2. Steps to Perform Hypothesis Testing
The general steps to perform hypothesis testing are:
- Define the Null and Alternative Hypothesis: First, you need to state the null hypothesis and the alternative hypothesis based on the problem statement or question.
- Choose a Significance Level: The significance level, often denoted by alpha (α), is a probability threshold that determines when you reject the null hypothesis. Commonly used values are 0.01, 0.05, and 0.1.
- Select the Appropriate Test: Depending on the nature of your data and the question you’re trying to answer, you’ll choose a specific statistical test (e.g., t-test, chi-square test, ANOVA, etc.)
- Compute the Test Statistic: This involves calculating the test statistic using the appropriate formula.
- Make a Decision: Based on the computed test statistic, you will reject or fail to reject the null hypothesis. If the p-value is less than the chosen significance level, you reject the null hypothesis.
3. Setting Up the Environment
To perform hypothesis testing in Python, you need to install some essential packages, such as numpy, scipy, pandas, and matplotlib. You can install them using pip:
pip install numpy scipy pandas matplotlib
After the installation, import the required libraries:
import numpy as np
import scipy.stats as stats
import pandas as pd
import matplotlib.pyplot as plt
4. Hypothesis Testing in Python: Examples
Example 1: One Sample T-test
One sample T-test is used when we want to compare the mean of a population to a specified value. For example, let’s consider a scenario where we want to test if the average height of men in a town is 180 cm.
# Assume we have heights of 50 men in a town
heights = np.random.normal(175, 10, 50)
# Null hypothesis: The average height of men in a town is 180 cm
# Alternative hypothesis: The average height of men in a town is not 180 cm
t_statistic, p_value = stats.ttest_1samp(heights, 180)
print(f'T-statistic: {t_statistic}')
print(f'P-value: {p_value}')
If the p-value is less than our significance level (let’s say 0.05), we reject the null hypothesis.
Example 2: Independent Two Sample T-test
The independent two sample T-test is used when we want to compare the means of two independent groups. Let’s take an example where we want to compare the average heights of men and women.
# Assume we have heights of 50 men and 50 women
men_heights = np.random.normal(175, 10, 50)
women_heights = np.random.normal(165, 10, 50)
# Null hypothesis: The average heights of men and women are the same
# Alternative hypothesis: The average heights of men and women are not the same
t_statistic, p_value = stats.ttest_ind(men_heights, women_heights)
print(f'T-statistic: {t_statistic}')
print(f'P-value: {p_value}')
Here, again if the p-value is less than our significance level (0.05), we reject the null hypothesis.
Example 3: Paired Sample T-test
A paired sample T-test is used when we want to compare the means of the same group at two different times. For example, let’s consider a scenario where we want to test the effect of a training program on weight loss.

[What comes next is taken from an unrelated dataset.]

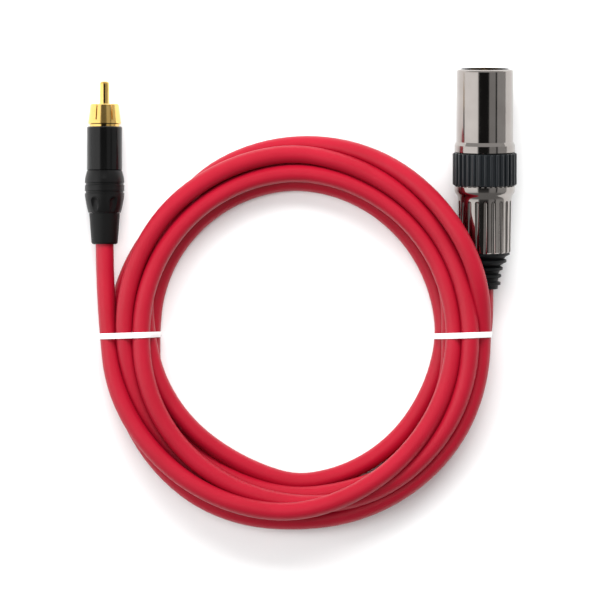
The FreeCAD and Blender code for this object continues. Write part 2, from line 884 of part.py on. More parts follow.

# Assume we have weights of 20 participants before and after the training program
weight_before = np.random.normal(70, 10, 20)
weight_after = weight_before - np.random.normal(5, 2, 20)
# Null hypothesis: The training program has no effect on weight loss
# Alternative hypothesis: The training program has an effect on weight loss
t_statistic, p_value = stats.ttest_rel(weight_before, weight_after)
print(f'T-statistic: {t_statistic}')
print(f'P-value: {p_value}')
Here, if the p-value is less than our significance level (0.05), we reject the null hypothesis.
Example 4: Chi-square Test
A Chi-square test is used when we want to see if there is a relationship between two categorical variables. For instance, let’s test if there is a relationship between gender and preference for a certain product.
# Assume we have data on gender and product preference of 500 individuals
data = pd.DataFrame({
'Male': np.random.randint(50, 100, 5),
'Female': np.random.randint(50, 100, 5),
}, index=['Product_A', 'Product_B', 'Product_C', 'Product_D', 'Product_E'])
chi2, p_value, dof, expected = stats.chi2_contingency(data)
print(f'Chi-square: {chi2}')
print(f'P-value: {p_value}')
In this case, if the p-value is less than our significance level (0.05), we reject the null hypothesis that there is no relationship between gender and product preference.
5. Conclusion
Hypothesis testing is a crucial aspect of data science and statistical analysis. It provides a statistical framework that allows you to make decisions based on data. Python, with its robust statistical libraries, is a great tool for performing these tests.
Remember that while hypothesis testing can provide powerful insights, it is not infallible. The results of a hypothesis test are merely statistical inferences and are subject to a certain level of uncertainty. Always carefully consider the design of your study, your choice of hypotheses, and the assumptions of the statistical tests you use.